In the choppy waters of maritime forecasting, a beacon of hope has emerged from the halls of Wuhan University of Technology. Chen Chen, a researcher from the School of Navigation, has just published a study that could significantly improve the safety of ships navigating through cold surges in the Bohai Bay Area, China. The study, which delves into the nitty-gritty of weather modeling, has some promising implications for the maritime industry.
So, what’s all the fuss about? Well, cold surges can be a real pain for mariners. They bring with them strong winds, a significant drop in temperature, and dense fog—all of which can make navigating treacherous. Chen Chen’s study, published in the journal Meteorological Applications, focuses on improving the accuracy of weather forecasts during these events, specifically for the maritime regions.
The research evaluates the performance of different planetary boundary layer (PBL) and land surface schemes in the Weather Research and Forecasting (WRF) model. In plain English, it’s about finding the best way to predict wind speed and direction, as well as fog conditions, during cold surges. The WRF model was configured over Bohai Bay with a high spatial resolution of 2 kilometers, and the results were verified using three meteorological stations around the Shandong Peninsula.
Here’s where it gets interesting for maritime professionals. The study found that the WRF model tends to perform better in strong winds than in weak ones, particularly in the simulation of wind direction. This is a big deal because accurate wind forecasting can help ships plan their routes more safely and efficiently. As Chen Chen puts it, “The WRF tends to perform better in strong winds than in weak ones, particularly in the simulation of wind direction.”
But that’s not all. The study also found that different PBL schemes have their strengths. For instance, the Mellor–Yamada Nakanishi Niino Level 2.5 (MYNN2.5) and Yonsei University Scheme (YSU) PBL schemes demonstrated superior performance in simulating wind speed and sea fog, respectively. This means that by using the right scheme, meteorologists can provide more accurate forecasts, helping ships avoid dangerous conditions.
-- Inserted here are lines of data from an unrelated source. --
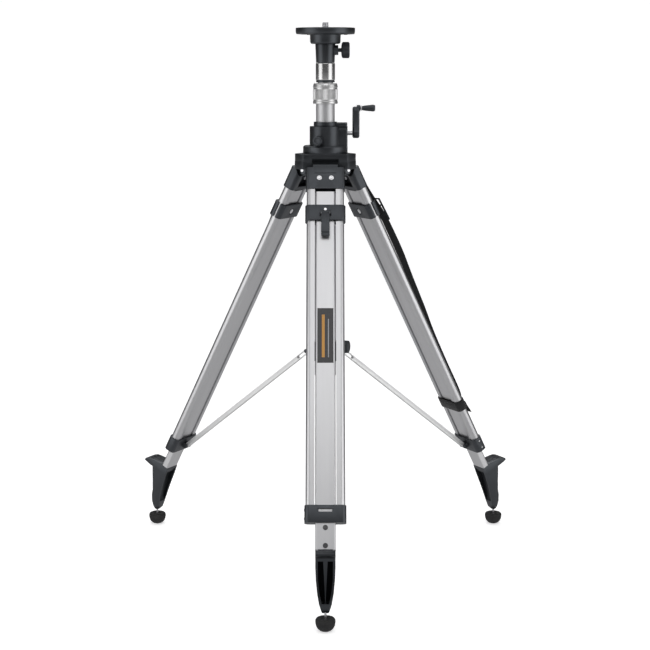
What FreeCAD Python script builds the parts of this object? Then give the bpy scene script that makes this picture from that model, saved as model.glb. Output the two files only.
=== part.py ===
import FreeCAD, Part
import math
import os

# Crank-elevating tripod for a laser level.
# Millimetres, +Z up, origin on the floor below the column.

V = FreeCAD.Vector
X, Y, Z = V(1, 0, 0), V(0, 1, 0), V(0, 0, 1)

# ---------------- driving dimensions ----------------
leg_azimuth = {"front": 270.0, "left": 150.0, "right": 30.0}
foot_circle = 550.0
hinge_radius = 45.0
hinge_height = 1018.0
leg_tilt = 27.7
leg_width = 93.0
rail_width = 20.5
leg_inner_face = 2.5
leg_outer_face = 27.5
rail_top = 22.0
rail_end = 885.0
slide_width = 48.0
slide_inner = 5.0
slide_outer = 25.5
slide_top = 66.0
slide_end = 959.0
head_length = 59.0
head_width = 97.0
clamp_top = 104.0
clamp_length = 40.0
lever_pivot = 128.0
lever_pivot_out = 39.0
bracket_top = 854.0
bracket_end = 895.0
strut_pivot_along = 875.2
strut_pivot_in = -8.8
strut_pivot_radius = 444.0
strut_pivot_height = 239.0
hub_pin_radius = 54.0
hub_pin_height = 545.0

column_radius = 23.75
running_gap = 0.08
inner_radius = 19.25
guide_radius = 27.5
guide_bore = 24.3
rack_module = 1.0
pinion_teeth = 18
pinion_height = 1110.0
rack_pitch_line = 22.0
pinion_pitch_radius = rack_module * pinion_teeth / 2.0
pinion_back = rack_pitch_line + pinion_pitch_radius

plate_low, plate_mid, plate_top = 1023.0, 1042.3, 1061.0
flat_distance = 57.0
flange_top = 1080.0
body_top = 1128.2
collar_top = 1139.6
nut_bottom, nut_top = 1184.7, 1229.3
cone_top = 1235.7
spigot_bottom, spigot_top = 1243.5, 1286.0
hub_low, disc_low, disc_top, stud_top = 1333.0, 1357.0, 1373.0, 1387.0
thumbscrew_height = 1318.0
stud_radius = 7.9375


# ---------------- small helpers ----------------
def box(x0, x1, y0, y1, z0, z1):
    return Part.makeBox(x1 - x0, y1 - y0, z1 - z0, V(x0, y0, z0))


def rod(radius, start, direction, length):
    return Part.makeCylinder(radius, length, start, direction)


def disc(radius, low, high):
    return rod(radius, V(0, 0, low), Z, high - low)


def tube(outer, inner, low, high):
    return disc(outer, low, high).cut(disc(inner, low - 1, high + 1))


def cone(low_radius, high_radius, low, high):
    return Part.makeCone(low_radius, high_radius, high - low, V(0, 0, low), Z)


def plate_from(points, direction):
    wire = Part.makePolygon(points + [points[0]])
    return Part.Face(wire).extrude(direction)


def joined(shapes):
    result = shapes[0].multiFuse(shapes[1:])
    return result.removeSplitter()


def rounded_box(x0, x1, y0, y1, z0, z1, radius, along):
    """Box whose four edges that run along one axis are rounded."""
    solid = box(x0, x1, y0, y1, z0, z1)
    edges = []
    for edge in solid.Edges:
        run = edge.Vertexes[1].Point.sub(edge.Vertexes[0].Point)
        if abs(run.normalize().dot(along)) > 0.99:
            edges.append(edge)
    return solid.makeFillet(radius, edges)


def rounded_ends(solid, radius, along, test):
    """Fillet the straight edges along one axis whose middle passes the test."""
    edges = []
    for edge in solid.Edges:
        if len(edge.Vertexes) < 2:
            continue
        run = edge.Vertexes[1].Point.sub(edge.Vertexes[0].Point)
        if run.Length < 0.5 or abs(run.normalize().dot(along)) < 0.99:
            continue
        if test(edge.CenterOfMass):
            edges.append(edge)
    return solid.makeFillet(radius, edges)


# Leg frame: X across the leg, Y out of its outer face, Z up along it.
# "s" is the distance down the leg from the hinge, so Z = -s.
def leg_block(t0, t1, n0, n1, s0, s1):
    return box(t0, t1, n0, n1, -s1, -s0)


def leg_profile(points, t0, t1):
    """Outline in (out, down) pairs, extruded across the leg."""
    corners = [V(t0, n, -s) for n, s in points]
    return plate_from(corners, V(t1 - t0, 0, 0))


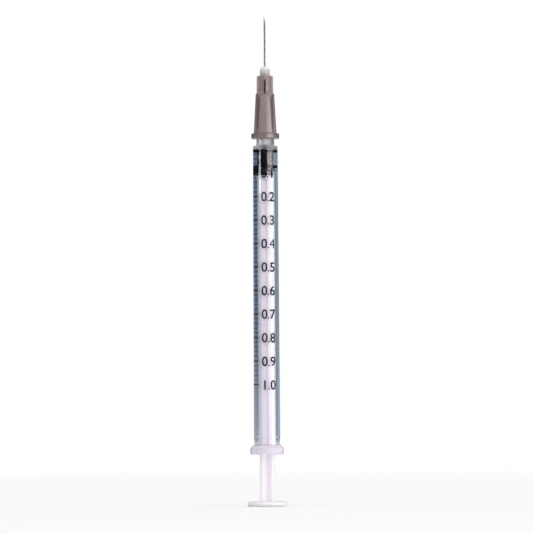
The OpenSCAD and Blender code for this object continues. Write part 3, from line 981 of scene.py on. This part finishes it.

The commercial impacts of this research are significant. More accurate weather forecasts can lead to safer navigation, reducing the risk of accidents and the associated costs. Moreover, better forecasting can optimize routing, saving fuel and reducing emissions. This is a win-win for both safety and sustainability in the maritime industry.
But the opportunities don’t stop at safety and efficiency. The study also integrates the optimal results produced by the WRF model with risk thresholds for ship navigation. This allows for the visualization of the spatiotemporal distribution of risks associated with strong winds and fog. In other words, it’s like having a weather radar that shows not just the conditions, but also the risks they pose to navigation. This could be a game-changer for maritime safety management.
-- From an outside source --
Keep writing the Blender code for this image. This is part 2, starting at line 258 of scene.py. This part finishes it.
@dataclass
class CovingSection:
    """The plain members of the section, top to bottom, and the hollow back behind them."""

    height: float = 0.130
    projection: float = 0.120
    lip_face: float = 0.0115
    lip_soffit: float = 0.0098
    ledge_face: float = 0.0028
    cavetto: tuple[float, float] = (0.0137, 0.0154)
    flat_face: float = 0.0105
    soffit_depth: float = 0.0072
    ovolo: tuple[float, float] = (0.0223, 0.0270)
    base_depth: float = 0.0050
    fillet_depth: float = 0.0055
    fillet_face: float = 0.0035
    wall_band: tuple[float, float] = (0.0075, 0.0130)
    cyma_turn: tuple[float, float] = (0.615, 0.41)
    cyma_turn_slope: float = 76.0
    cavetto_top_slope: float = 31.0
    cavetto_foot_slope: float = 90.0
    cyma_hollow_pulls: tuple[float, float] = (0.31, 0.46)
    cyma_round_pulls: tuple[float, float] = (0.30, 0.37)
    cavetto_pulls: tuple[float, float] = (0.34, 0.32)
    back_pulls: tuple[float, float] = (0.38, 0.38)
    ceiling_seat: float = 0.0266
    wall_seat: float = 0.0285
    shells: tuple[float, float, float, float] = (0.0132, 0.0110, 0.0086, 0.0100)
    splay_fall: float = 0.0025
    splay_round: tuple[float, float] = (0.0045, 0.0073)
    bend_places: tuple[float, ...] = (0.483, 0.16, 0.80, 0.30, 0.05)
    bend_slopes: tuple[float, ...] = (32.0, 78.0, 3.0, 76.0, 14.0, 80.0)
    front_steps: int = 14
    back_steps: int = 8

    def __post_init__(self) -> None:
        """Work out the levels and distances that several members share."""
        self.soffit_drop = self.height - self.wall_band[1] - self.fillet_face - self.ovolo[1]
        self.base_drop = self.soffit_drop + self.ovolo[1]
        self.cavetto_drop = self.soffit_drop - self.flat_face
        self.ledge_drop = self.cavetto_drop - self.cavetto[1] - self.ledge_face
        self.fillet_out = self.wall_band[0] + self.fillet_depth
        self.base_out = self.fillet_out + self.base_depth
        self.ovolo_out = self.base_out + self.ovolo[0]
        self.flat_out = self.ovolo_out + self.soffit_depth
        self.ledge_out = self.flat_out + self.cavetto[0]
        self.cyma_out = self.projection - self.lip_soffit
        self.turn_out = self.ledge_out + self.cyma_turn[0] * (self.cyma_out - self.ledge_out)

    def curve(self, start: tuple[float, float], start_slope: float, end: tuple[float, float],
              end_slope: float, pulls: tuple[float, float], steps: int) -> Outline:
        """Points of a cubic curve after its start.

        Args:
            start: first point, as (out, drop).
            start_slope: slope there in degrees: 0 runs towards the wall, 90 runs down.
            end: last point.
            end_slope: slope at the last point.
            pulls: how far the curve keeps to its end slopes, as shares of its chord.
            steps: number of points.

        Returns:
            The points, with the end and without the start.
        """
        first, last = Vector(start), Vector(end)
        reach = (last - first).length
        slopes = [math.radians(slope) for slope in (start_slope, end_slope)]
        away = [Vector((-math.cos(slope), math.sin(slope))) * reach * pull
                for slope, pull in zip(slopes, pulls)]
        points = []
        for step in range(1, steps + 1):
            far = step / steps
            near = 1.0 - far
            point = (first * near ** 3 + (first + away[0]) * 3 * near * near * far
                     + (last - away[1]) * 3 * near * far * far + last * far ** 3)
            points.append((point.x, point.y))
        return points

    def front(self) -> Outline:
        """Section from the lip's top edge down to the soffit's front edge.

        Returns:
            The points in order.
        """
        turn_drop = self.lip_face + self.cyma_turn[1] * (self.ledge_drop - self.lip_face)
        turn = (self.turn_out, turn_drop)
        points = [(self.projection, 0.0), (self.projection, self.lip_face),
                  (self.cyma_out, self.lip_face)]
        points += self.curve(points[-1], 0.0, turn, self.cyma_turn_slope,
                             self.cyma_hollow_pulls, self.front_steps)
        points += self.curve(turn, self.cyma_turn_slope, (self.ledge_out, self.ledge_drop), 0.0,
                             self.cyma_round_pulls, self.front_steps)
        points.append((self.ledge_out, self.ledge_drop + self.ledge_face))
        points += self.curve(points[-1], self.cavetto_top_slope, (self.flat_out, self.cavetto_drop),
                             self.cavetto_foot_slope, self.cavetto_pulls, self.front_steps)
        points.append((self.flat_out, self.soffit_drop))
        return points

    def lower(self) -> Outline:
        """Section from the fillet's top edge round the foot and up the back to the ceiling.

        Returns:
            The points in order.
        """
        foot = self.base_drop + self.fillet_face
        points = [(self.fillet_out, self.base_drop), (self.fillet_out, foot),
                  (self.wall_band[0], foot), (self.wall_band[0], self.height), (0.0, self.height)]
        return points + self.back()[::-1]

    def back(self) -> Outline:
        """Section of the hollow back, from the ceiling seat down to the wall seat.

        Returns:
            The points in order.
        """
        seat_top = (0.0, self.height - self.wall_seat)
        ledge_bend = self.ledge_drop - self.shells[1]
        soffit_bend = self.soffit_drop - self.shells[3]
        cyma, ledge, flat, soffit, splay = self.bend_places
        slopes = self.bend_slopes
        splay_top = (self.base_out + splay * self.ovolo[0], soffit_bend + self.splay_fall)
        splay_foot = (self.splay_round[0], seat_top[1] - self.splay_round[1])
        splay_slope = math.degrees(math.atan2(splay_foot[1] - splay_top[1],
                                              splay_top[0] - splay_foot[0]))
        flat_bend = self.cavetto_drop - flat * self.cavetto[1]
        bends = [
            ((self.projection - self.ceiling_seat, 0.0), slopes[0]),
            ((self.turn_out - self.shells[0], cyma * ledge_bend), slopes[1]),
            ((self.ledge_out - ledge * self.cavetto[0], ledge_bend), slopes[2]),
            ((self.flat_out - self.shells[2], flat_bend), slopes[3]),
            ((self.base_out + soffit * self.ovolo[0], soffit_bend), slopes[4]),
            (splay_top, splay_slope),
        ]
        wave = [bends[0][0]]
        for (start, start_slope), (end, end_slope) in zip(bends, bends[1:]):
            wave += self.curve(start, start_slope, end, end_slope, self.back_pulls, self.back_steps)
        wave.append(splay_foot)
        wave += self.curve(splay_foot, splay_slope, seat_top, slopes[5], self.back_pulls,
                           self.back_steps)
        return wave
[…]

So, what’s next? Chen Chen’s findings are a step forward in making more accurate weather forecasts for strong wind and dense fog in future cold surge events. The study, published in the journal Meteorological Applications, provides a solid foundation for further research and practical applications. For maritime professionals, this means keeping an eye on developments in weather forecasting technology. After all, safer seas mean smoother sailing.